Now that we are done with initializations, we can finally begin to do some
text processing.
sentences = @detector.sentDetect(text)
sentence_positions = [0] + @detector.sentPosDetect(text)
Here, I split the text into sentences. It is generally recommended to use the
entity identification on sentences rather than full documents, as it avoids
mistakenly detecting names across sentence boundaries and also improves the
accuracy. In addition to finding the sentences as a list of strings, I need a
list of the positions where the sentences start so that I can insert the tags
into the text later. I prepend position 0 to the list, because sentPosDetect
only returns the positions where a sentence is finished, but I also need the
beginning of the first sentence.
annotations = []
sentences.each_with_index do |sentence, sentence_idx|
token_positions = @tokenizer.tokenizePos(sentence)

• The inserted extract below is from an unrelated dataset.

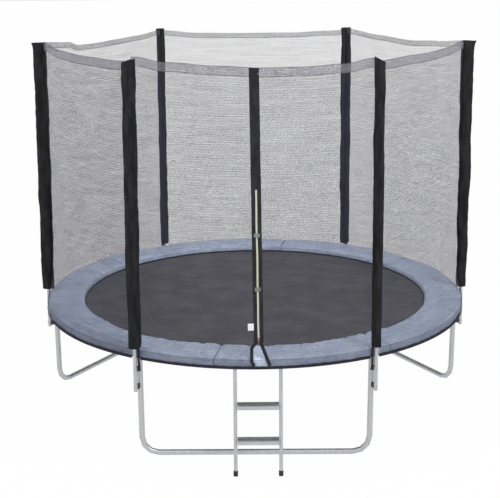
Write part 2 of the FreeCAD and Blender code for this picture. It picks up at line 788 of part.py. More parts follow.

tokens = Span.spansToStrings(token_positions, sentence)
@finders.each do |model, finder|
names = finder.find(tokens)
annotations += names.map do |name|
start_pos = token_positions[name.getStart].getStart + sentence_positions[sentence_idx]
end_pos = token_positions[name.getEnd-1].getEnd + sentence_positions[sentence_idx]
Struct::Annotation.new(model, Range.new(start_pos, end_pos))
end
end
end
I iterate over all sentences, breaking the sentence into tokens. Again, I need
the tokens as strings and also their positions for inserting the tags. The
search for named entities is done by applying each finder to provide me with a
list of names. These names are Span objects which give the indexes of the
tokens where a detected entity starts and ends. The results are gathered in
the annotations list, where I put Annotation structures. The annotations
contain the name of the model that was matched and a range of the position
where the entity starts in the original text calculated based on the sentence
and token offsets.
When all the annotations have been gathered, we can apply the tags to the original text.
@formatter.apply_annotations(text, annotations)
The formatter applies the annotations by putting <span> tags around the
named entities.
I put this code into a small library that you can find on GitHub.